Leverage in Personal Accounts
Traders have the freedom to choose their own leverage ratios, which can vary from low to extremely high. While this offers flexibility, it requires a solid understanding of leverage's risks and rewards to avoid devastating losses.
Check out our comprehensive guide on leverage trading.
Risk Management
Implementing sound risk management strategies is vital regardless of the account type, but the specifics can differ:
Risk Management in Funded Accounts
Here, traders may be required to adhere to strict risk management protocols set by the funding provider. These might include limits on daily losses or rules on stop-loss settings, which help protect the capital of the funding firm.
Risk Management in Personal Accounts
Traders have the freedom to develop and apply their own risk management strategies. This flexibility allows for customized risk parameters but requires a high level of discipline to ensure that risks are kept within manageable limits.
Profit Strategies
The development of profit strategies should always be aligned with the account type to optimize results:
Profit Strategies in Funded Accounts
Strategies here often need to be robust and well-documented, sometimes requiring approval from the funding provider before implementation. This can limit some speculative strategies but encourages a disciplined approach to trading.

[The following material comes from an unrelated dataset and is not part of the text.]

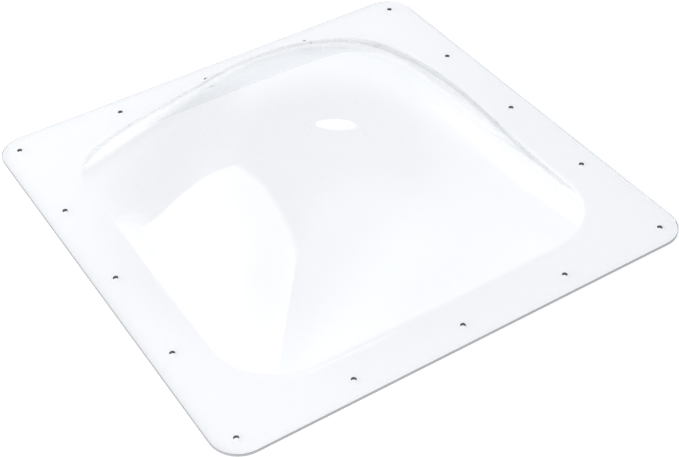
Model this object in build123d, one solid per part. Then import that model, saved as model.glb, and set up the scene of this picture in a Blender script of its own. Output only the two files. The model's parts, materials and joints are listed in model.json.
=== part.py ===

Profit Strategies in Personal Accounts
Traders can be more experimental and dynamic with their strategies. They can quickly adapt to market conditions without needing external approvals, allowing for rapid response to trading opportunities.
Conclusion
Leveraging a funded trading account effectively requires a deep understanding of leverage mechanics, impeccable risk management practices, and continuous adaptation of profit strategies. By mastering these aspects, traders can maximize their potential in the trading world, turning market opportunities into substantial gains. By utilizing the resources and capital provided by funded accounts judiciously, traders set the stage for a successful and sustainable trading career.